Finding more about the semantics of an instruction

Pre-requisites: install and setup Capstone

Environment Jupyter

This example requires the capstone Python package:

# From a code cell of a Jupyter notebook
try:
    import capstone
    print("capstone already installed")
except ImportError:
    print("Could not find capstone, attempting to install it from pip")
    import sys
    import subprocess

    command = [f"{sys.executable}", "-m", "pip", "install", "capstone"]
    p = subprocess.run(command)

    if int(p.returncode) != 0:
        raise RuntimeError("Error installing capstone")

    import capstone  # noqa
    print("Successfully installed capstone")

Using Capstone

Since we need to maintain several objects that we would need to pass to the various functions, the easiest way is to use classes:

class DisassembledInstruction:
    def __init__(self, _tr : reven2.trace.Transition, _cs_insn):
        self._tr = _tr
        self._cs_insn = _cs_insn

    def _read_transition_reg(self, reg: reven2.arch.register.Register):
        """
        Read the value of a register during computations performed by the instruction.

        For PC, it is the value after the instruction.
        For other registers, it is the value before the instruction.
        """
        if reg in [reven2.arch.x64.rip, reven2.arch.x64.eip]:
            return self._tr.pc + self._cs_insn.size
        else:
            return self._tr.context_before().read(reg)

    def dereferenced_address(self, op_index: int):
        from reven2.arch.register import Register

        cs_op = self._cs_insn.operands[op_index]

        if cs_op.type != capstone.CS_OP_MEM:
            raise IndexError("The selected operand is not a memory operand")

        dereferenced_address = 0

        if cs_op.value.mem.base != 0:
            base_reg = Register.from_name(self._cs_insn.reg_name(cs_op.value.mem.base))
            dereferenced_address += self._read_transition_reg(base_reg)

        if cs_op.value.mem.index != 0:
            index_reg = Register.from_name(self._cs_insn.reg_name(cs_op.value.mem.index))
            index = self._read_transition_reg(index_reg)
            dereferenced_address += (cs_op.value.mem.scale * index)

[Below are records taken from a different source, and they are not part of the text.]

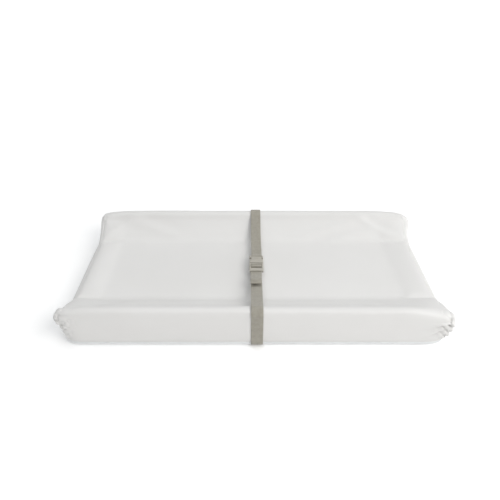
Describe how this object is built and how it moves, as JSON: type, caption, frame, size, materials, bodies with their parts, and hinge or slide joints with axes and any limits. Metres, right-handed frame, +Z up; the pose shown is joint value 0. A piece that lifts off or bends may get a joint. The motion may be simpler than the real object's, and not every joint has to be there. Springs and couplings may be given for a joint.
{
  "type": "changing pad",
  "caption": "Contoured changing pad: foam slab with raised bolsters in a smooth zipped cover, with a webbing safety strap and side-release buckle across the middle.",
  "frame": {"origin": "on the floor under the middle of the pad", "axes": "+X along the pad's length, +Y from the front bolster to the rear bolster, +Z up"},
  "size_m": [0.8167, 0.41, 0.1036],
  "materials": {
    "cover": "satin",
    "bottom_fabric": "matte",
    "foam": "matte",
    "webbing": "matte",
    "buckle_plastic": "satin",
    "zip_tape": "matte",
    "zip_coil": "gloss",
    "zip_metal": "satin"
  },
  "bodies": {
    "pad": {"foam_base": "foam", "foam_bolster_front": "foam", "foam_bolster_rear": "foam", "cover_main_panel": "cover", "cover_end_left": "cover", "cover_end_right": "cover", "bottom_panel": "bottom_fabric", "zip_tape_upper": "zip_tape", "zip_tape_lower": "zip_tape", "zip_coil_upper": "zip_coil", "zip_coil_lower": "zip_coil", "zip_stop_closed_end": "zip_metal", "zip_stop_open_end": "zip_metal", "front_webbing": "webbing", "rear_webbing": "webbing"},
    "strap": {"buckle_receiver": "buckle_plastic", "rear_webbing_loop": "webbing"},
    "plug": {"buckle_plug": "buckle_plastic", "adjuster_loop": "webbing"},
    "left_prong": {"prong_left": "buckle_plastic"},
    "right_prong": {"prong_right": "buckle_plastic"},
    "tail": {"webbing_tail": "webbing"},
    "slider": {"zip_slider": "zip_metal"},
    "pull": {"zip_pull": "zip_metal"}
  },
  "joints": [
    {"name": "strap_lift", "type": "slide", "parent": "pad", "child": "strap", "axis": [0, 0, 1], "range_m": [0, 0.06], "deforming": ["front_webbing", "rear_webbing"]},
    {"name": "buckle_release", "type": "slide", "parent": "strap", "child": "plug", "axis": [0, -1, 0], "range_m": [0, 0.024], "deforming": ["prong_left", "prong_right"]},
    {"name": "prong_left_flex", "type": "hinge", "parent": "plug", "child": "left_prong", "pos_m": [0.0001, -0.005, 0.072], "axis": [0, 0, -1], "range_deg": [0, 12], "stiffness_Nm_per_rad": 0.5},
    {"name": "prong_right_flex", "type": "hinge", "parent": "plug", "child": "right_prong", "pos_m": [0.0199, -0.005, 0.072], "axis": [0, 0, 1], "range_deg": [0, 12], "stiffness_Nm_per_rad": 0.5},
    {"name": "tail_lift", "type": "hinge", "parent": "plug", "child": "tail", "pos_m": [0.01, -0.03725, 0.072], "axis": [-1, 0, 0], "range_deg": [0, 85]},
    {"name": "zip_slide", "type": "slide", "parent": "pad", "child": "slider", "axis": [0, -1, 0], "range_m": [0, 0.26]},
    {"name": "zip_pull_flip", "type": "hinge", "parent": "slider", "child": "pull", "pos_m": [-0.4086, 0.1302, 0.0205], "axis": [0, 0, -1], "range_deg": [0, 170]}
  ]
}
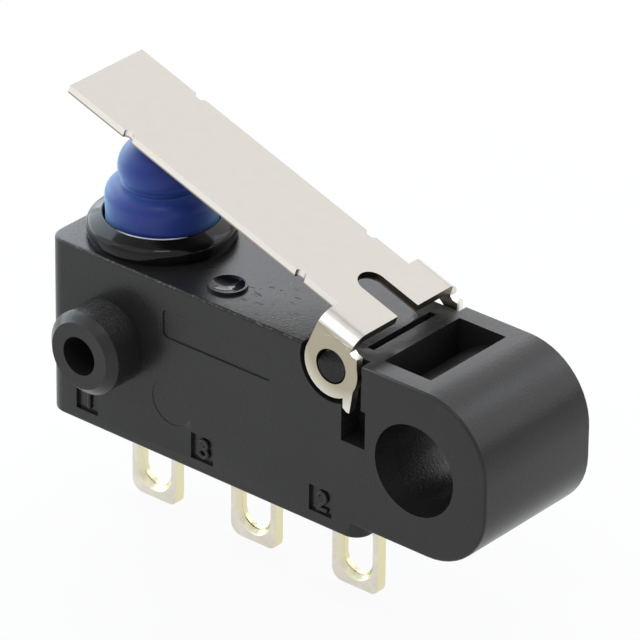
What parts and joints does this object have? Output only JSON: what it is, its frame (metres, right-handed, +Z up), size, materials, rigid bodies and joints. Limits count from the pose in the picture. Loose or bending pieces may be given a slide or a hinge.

        dereferenced_address += cs_op.value.mem.disp

        # mask instruction depending on mode
        mask = 0xFFFF_FFFF_FFFF_FFFF if self._tr.mode == reven2.trace.Mode.X86_64 else 0xFFFF_FFFF

        return dereferenced_address & mask

    @property
    def capstone_instruction(self):
        return self._cs_insn

    @property
    def transition(self):
        return self._tr


class Disassembler:
    def __init__(self):
        self._md_64 = capstone.Cs(capstone.CS_ARCH_X86, capstone.CS_MODE_64)
        self._md_64.detail = True

        self._md_32 = capstone.Cs(capstone.CS_ARCH_X86, capstone.CS_MODE_32)
        self._md_32.detail = True

    def disassemble(self, tr: reven2.trace.Trace):
        """
        Attempt to disassemble with Capstone the instruction associated to the passed transition.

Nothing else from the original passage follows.